* _Directive_
Beneath this instruction is a block of data; output from it exactly the lines that run from the one containing "top_button - BUTTON_PITCH)" through the one containing "decorated side up.", inclusive.

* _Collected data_
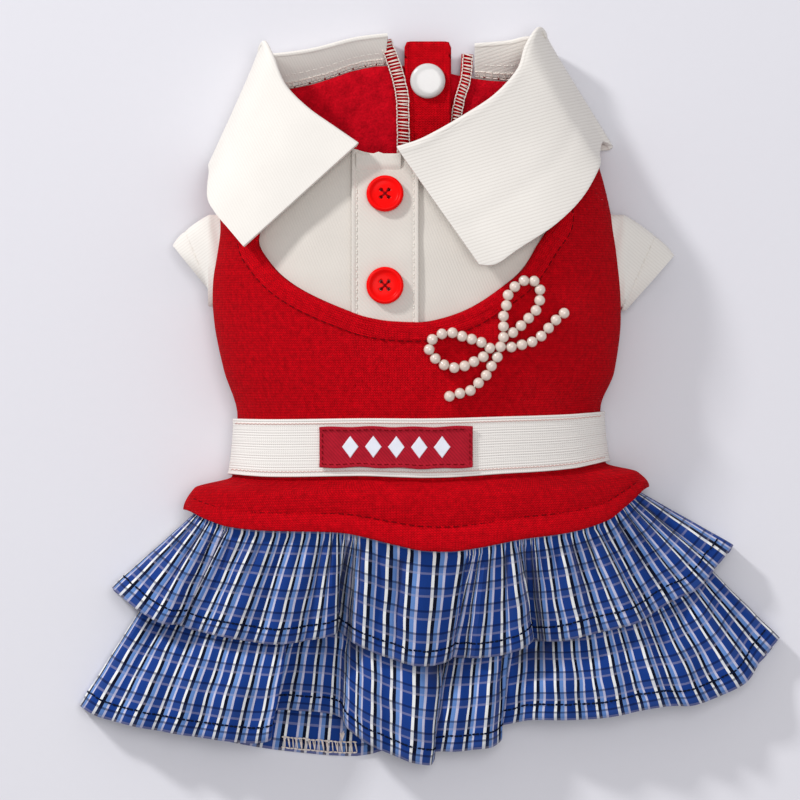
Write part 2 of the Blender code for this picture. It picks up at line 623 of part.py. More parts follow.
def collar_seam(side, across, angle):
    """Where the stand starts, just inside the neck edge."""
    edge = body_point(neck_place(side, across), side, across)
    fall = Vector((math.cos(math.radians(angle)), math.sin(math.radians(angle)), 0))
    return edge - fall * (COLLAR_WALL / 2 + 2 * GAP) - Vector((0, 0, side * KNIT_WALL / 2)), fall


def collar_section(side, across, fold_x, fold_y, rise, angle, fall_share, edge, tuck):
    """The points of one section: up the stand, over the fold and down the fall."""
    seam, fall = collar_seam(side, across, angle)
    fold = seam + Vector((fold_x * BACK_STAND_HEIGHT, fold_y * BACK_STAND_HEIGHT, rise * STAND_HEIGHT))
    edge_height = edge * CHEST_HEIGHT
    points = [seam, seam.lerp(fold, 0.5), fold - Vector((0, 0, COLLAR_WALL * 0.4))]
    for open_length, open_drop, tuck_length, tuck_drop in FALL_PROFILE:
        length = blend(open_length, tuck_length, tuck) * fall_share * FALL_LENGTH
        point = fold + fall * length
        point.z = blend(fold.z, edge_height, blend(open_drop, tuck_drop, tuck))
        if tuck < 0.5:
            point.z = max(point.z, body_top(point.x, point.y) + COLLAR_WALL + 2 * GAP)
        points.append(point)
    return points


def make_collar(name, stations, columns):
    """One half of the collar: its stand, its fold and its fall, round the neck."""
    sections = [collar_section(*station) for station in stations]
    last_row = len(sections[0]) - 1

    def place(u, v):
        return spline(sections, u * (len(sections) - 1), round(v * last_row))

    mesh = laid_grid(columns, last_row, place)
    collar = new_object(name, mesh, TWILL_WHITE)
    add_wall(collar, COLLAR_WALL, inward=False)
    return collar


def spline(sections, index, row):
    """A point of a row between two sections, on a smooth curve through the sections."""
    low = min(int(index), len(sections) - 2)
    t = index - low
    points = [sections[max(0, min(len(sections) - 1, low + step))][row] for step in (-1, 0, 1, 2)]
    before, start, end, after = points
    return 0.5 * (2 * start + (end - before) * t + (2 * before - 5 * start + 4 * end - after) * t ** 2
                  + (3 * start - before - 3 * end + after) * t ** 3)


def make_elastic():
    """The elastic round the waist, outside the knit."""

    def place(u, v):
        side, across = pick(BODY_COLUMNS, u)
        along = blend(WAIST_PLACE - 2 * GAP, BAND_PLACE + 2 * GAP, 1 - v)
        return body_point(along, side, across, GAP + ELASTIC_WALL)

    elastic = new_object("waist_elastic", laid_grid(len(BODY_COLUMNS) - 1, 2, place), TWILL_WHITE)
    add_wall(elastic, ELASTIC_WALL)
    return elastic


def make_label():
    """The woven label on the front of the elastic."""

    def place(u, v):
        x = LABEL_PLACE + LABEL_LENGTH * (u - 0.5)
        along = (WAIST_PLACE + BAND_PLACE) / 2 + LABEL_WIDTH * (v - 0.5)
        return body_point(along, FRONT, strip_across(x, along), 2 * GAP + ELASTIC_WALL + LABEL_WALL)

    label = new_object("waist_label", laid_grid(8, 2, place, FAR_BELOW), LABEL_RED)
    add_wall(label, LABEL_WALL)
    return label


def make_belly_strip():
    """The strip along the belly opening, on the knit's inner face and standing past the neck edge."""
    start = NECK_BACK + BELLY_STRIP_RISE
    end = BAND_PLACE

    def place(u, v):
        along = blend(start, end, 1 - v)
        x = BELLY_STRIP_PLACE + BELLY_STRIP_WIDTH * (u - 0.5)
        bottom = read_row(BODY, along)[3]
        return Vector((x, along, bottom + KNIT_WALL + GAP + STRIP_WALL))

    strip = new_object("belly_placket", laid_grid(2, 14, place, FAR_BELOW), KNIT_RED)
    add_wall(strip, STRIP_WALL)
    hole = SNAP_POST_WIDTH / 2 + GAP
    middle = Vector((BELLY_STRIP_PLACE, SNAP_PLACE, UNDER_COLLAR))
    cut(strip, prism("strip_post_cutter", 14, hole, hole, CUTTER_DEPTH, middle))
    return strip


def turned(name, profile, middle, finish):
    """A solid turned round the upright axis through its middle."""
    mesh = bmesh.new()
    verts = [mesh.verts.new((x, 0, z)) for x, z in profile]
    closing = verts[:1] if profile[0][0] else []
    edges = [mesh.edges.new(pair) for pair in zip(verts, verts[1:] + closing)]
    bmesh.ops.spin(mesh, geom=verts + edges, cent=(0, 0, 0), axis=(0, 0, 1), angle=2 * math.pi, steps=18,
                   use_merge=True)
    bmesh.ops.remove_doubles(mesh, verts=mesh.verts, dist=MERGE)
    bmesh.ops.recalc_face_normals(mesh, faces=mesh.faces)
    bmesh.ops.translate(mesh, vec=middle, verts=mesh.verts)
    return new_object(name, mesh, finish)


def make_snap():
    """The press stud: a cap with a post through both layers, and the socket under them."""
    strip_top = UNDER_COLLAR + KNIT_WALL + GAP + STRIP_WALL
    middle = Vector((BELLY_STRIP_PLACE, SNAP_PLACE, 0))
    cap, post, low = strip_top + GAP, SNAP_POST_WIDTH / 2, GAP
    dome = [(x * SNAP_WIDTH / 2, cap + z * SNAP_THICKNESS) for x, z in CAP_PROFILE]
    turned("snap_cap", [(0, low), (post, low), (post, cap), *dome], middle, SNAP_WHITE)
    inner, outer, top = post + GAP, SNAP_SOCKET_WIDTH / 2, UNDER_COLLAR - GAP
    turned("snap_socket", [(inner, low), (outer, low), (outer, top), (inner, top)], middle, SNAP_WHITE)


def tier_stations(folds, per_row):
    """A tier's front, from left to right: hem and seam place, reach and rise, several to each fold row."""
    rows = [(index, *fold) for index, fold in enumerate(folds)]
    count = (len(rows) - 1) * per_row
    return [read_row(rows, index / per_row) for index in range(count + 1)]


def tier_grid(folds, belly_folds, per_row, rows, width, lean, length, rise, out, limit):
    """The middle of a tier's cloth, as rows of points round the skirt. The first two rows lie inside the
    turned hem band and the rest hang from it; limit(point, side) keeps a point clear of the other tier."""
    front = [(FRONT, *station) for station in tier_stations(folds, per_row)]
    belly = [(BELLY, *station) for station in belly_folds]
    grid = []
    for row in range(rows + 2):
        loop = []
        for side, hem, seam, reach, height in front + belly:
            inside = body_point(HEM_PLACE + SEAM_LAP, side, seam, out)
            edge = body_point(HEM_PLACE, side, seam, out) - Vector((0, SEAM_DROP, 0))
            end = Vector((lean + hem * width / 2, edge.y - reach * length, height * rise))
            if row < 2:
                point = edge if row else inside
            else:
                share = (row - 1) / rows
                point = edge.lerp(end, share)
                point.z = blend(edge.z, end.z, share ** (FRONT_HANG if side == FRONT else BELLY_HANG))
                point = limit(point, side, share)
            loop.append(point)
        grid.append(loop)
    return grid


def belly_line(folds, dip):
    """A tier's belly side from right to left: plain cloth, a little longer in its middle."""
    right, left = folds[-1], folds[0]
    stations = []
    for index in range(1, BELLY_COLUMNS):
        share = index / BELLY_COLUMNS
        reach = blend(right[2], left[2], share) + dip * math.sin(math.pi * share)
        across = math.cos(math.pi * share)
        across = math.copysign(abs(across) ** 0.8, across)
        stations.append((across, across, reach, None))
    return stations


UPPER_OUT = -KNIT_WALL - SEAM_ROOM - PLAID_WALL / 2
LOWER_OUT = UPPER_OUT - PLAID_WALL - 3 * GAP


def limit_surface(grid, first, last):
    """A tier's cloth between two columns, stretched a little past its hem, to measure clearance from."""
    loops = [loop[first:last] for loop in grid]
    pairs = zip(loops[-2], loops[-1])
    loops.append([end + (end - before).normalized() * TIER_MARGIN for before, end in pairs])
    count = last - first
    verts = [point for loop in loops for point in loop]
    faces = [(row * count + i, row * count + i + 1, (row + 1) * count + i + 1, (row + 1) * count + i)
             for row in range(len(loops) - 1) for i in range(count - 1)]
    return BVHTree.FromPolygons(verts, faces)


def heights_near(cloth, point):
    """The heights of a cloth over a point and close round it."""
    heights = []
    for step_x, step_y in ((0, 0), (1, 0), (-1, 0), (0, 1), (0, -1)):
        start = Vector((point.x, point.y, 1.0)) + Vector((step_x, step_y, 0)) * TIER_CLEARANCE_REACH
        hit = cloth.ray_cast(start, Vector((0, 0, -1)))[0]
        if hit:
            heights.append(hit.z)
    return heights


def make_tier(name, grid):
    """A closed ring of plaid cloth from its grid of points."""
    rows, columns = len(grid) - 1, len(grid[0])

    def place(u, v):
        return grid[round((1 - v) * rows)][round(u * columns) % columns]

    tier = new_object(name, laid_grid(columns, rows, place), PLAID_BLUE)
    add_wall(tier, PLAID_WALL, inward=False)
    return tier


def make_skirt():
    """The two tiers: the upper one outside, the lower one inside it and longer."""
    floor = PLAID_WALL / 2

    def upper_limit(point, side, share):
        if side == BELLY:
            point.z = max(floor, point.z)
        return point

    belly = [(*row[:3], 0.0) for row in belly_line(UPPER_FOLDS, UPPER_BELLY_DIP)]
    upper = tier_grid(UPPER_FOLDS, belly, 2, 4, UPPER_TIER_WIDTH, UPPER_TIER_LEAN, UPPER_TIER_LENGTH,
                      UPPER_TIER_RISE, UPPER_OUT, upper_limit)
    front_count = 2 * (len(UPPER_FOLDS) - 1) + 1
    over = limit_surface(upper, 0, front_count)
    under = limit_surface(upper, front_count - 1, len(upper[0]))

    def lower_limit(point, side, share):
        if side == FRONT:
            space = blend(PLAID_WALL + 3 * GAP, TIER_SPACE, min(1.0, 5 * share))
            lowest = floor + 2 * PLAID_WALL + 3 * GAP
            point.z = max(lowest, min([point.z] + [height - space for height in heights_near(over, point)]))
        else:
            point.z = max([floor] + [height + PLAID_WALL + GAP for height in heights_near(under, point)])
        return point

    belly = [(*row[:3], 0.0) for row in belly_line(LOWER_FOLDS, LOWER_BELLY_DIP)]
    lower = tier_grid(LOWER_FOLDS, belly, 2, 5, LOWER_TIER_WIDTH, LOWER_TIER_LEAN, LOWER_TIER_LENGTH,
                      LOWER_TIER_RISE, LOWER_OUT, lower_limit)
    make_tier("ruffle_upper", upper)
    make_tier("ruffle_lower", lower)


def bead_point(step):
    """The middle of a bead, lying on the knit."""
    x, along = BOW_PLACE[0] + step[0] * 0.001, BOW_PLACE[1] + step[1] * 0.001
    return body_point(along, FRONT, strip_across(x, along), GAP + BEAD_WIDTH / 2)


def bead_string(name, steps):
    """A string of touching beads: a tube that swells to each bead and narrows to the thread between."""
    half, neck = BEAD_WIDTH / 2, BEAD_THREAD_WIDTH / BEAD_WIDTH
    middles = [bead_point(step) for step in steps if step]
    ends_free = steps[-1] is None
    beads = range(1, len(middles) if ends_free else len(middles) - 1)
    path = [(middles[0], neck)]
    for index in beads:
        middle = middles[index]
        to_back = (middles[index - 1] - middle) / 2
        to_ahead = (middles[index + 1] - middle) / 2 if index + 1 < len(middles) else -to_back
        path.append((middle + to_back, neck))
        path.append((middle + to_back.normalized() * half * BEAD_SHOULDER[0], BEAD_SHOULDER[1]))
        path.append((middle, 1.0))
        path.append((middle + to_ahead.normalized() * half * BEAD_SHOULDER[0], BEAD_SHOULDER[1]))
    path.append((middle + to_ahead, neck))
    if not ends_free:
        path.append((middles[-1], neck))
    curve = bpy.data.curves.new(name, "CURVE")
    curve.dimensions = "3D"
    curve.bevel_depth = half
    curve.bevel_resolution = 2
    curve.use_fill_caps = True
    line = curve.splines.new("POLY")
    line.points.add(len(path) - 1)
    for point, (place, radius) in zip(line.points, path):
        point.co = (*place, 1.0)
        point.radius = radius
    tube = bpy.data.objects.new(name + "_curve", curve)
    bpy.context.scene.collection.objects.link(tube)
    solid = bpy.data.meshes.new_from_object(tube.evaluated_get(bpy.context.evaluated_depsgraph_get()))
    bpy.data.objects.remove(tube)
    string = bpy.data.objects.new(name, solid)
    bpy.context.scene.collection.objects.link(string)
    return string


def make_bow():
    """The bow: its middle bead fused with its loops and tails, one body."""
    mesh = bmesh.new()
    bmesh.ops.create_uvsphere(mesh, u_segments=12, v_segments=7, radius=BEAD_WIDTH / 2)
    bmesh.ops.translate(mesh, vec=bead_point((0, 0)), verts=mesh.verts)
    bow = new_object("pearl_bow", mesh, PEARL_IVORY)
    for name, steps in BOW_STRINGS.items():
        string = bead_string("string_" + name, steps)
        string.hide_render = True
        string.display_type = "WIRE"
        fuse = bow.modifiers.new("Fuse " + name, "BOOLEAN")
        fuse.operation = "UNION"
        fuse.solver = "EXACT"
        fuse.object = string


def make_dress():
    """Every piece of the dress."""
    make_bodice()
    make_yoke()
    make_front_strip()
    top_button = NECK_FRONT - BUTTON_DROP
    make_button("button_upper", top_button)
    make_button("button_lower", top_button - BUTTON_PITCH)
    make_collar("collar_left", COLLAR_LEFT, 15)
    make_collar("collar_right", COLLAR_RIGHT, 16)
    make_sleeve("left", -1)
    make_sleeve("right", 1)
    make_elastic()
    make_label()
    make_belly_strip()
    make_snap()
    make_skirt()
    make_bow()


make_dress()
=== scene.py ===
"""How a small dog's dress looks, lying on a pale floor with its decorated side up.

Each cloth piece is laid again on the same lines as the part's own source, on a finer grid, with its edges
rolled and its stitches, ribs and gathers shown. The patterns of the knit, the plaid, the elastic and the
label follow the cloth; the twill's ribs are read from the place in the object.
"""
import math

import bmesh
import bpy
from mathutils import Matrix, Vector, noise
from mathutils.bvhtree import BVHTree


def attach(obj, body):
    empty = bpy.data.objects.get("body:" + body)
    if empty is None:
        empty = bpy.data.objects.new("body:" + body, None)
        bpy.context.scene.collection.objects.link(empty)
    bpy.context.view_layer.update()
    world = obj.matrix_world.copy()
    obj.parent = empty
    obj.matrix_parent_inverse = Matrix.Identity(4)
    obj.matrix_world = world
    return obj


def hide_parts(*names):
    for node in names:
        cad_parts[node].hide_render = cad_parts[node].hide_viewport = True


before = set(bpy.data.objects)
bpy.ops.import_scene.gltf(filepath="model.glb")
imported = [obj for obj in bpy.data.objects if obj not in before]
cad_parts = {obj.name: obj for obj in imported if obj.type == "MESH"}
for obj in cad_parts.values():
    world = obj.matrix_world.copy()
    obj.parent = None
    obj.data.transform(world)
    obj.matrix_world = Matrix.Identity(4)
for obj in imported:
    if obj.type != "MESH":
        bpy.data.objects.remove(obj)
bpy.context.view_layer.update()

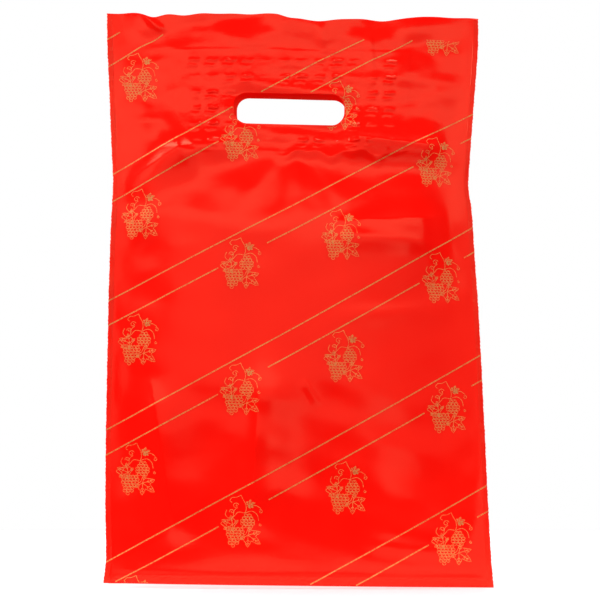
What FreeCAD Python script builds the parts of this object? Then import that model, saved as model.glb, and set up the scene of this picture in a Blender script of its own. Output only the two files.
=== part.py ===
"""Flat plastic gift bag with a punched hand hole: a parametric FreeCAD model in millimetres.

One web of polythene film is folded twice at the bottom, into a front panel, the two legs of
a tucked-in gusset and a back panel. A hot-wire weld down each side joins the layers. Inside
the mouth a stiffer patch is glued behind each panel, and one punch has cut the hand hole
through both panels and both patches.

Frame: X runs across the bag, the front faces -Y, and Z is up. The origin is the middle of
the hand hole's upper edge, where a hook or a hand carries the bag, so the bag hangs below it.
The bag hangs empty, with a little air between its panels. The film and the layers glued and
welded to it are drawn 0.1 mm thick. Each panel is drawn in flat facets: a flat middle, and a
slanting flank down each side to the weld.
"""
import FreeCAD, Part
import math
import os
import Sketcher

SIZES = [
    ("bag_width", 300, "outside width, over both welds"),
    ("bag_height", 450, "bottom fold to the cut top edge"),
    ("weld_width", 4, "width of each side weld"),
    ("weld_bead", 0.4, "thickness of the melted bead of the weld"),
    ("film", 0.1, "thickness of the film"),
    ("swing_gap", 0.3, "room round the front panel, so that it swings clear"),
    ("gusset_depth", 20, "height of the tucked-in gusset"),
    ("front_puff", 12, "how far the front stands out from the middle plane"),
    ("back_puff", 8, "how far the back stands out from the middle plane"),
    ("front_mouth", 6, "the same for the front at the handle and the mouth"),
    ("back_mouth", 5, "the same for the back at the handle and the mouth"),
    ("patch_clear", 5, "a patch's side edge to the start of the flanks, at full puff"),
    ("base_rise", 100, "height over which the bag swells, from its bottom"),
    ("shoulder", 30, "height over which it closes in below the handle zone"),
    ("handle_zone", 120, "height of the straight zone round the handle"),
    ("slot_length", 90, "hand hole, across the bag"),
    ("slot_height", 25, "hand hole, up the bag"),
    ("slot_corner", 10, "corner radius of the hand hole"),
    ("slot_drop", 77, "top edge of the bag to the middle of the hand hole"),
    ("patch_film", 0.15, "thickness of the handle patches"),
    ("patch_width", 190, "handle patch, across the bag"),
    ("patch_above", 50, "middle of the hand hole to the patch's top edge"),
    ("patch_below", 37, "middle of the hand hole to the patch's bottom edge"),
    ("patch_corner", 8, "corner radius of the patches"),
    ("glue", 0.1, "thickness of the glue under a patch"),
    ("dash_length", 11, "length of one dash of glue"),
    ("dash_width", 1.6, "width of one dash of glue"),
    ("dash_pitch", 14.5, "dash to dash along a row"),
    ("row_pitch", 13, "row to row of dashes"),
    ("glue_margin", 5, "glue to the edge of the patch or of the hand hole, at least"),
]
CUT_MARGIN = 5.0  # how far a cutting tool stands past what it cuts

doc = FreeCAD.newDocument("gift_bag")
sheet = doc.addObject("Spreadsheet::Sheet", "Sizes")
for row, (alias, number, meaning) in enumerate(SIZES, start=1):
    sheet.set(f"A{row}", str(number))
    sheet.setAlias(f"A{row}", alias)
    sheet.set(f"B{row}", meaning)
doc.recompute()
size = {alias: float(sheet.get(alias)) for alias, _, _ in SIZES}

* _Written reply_
    make_button("button_lower", top_button - BUTTON_PITCH)
    make_collar("collar_left", COLLAR_LEFT, 15)
    make_collar("collar_right", COLLAR_RIGHT, 16)
    make_sleeve("left", -1)
    make_sleeve("right", 1)
    make_elastic()
    make_label()
    make_belly_strip()
    make_snap()
    make_skirt()
    make_bow()


make_dress()
=== scene.py ===
"""How a small dog's dress looks, lying on a pale floor with its decorated side up.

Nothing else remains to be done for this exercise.